Giancarlo (Pedote) et Boris (Herrmann) ont adopté une stratégie intéressante et sage de préservation du bateau jusqu’au Horn, qui s’est avérée payante. C’est un compromis vitesse/casse qui équivaut presque à celui de bourrinage/réparation puisque, au final, ils sont quasiment dans les mêmes temps que Yannick et Louis. Ils ont tous les deux fait un super Vendée Globe, ce qui est le cas d’une grande partie de la flotte, j’ai déjà parlé dans ces chroniques de tout le bien que je pensais de Benjamin (Dutreux), Jean (Le Cam), Damien (Seguin) et les autres.
C’est plus difficile de juger la performance d’Armel Tripon sur L’Occitane, dont le potentiel, pour moi, est encore à prouver.

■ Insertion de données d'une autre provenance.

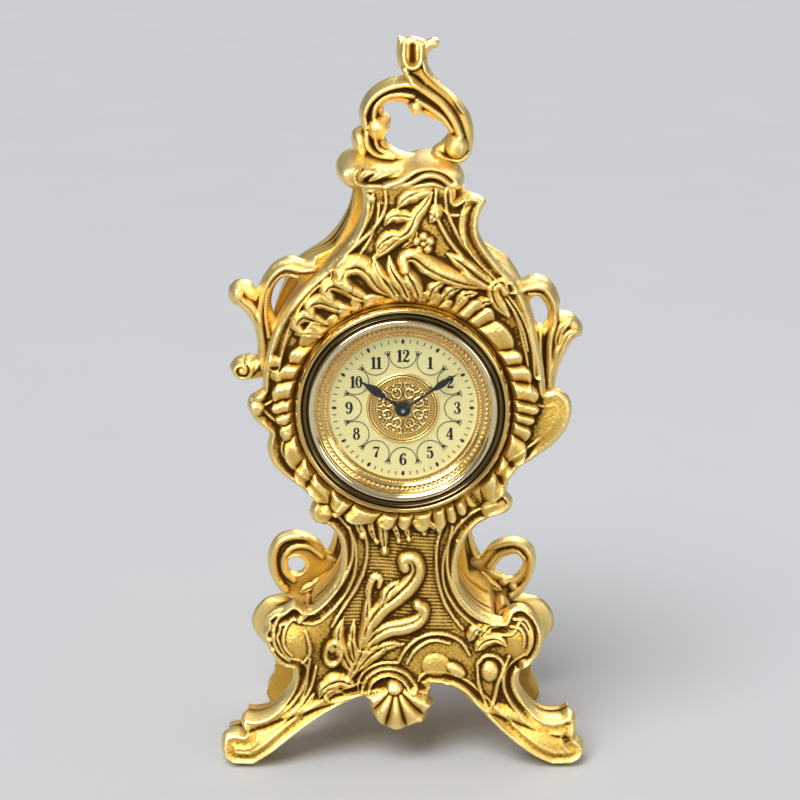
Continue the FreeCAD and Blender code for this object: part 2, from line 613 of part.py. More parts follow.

C’est un très bon design, peut-être le meilleur, mais on n’a pas pu le voir dans des conditions de régate, on reste un peu sur notre faim. C’est aussi le cas des foils en C d’Arkéa-Paprec et d’Hugo Boss, qu’on n’a pas vus dans le Sud. Le concept est intéressant et je pense qu’il peut être une solution, alors qu’il y aura certainement des réflexions pour les autres grands foils.
En conclusion, j’ai l’impression de ne voir revenir que des vainqueurs ! Tous ceux qui sont arrivés et ceux et celles qui leur succéderont ont chacun des arguments pour être les gagnants de leur propre course, c’est une leçon à tirer de ce Vendée Globe. Je reste impressionné des émotions que procure cette course, des valeurs partagées, de l’engouement, des leçons de vie qu’elle nous donne, des étoiles dans les yeux de tout le monde, surtout des enfants.
C’est pour ça que j’espère bien être au départ dans quatre ans !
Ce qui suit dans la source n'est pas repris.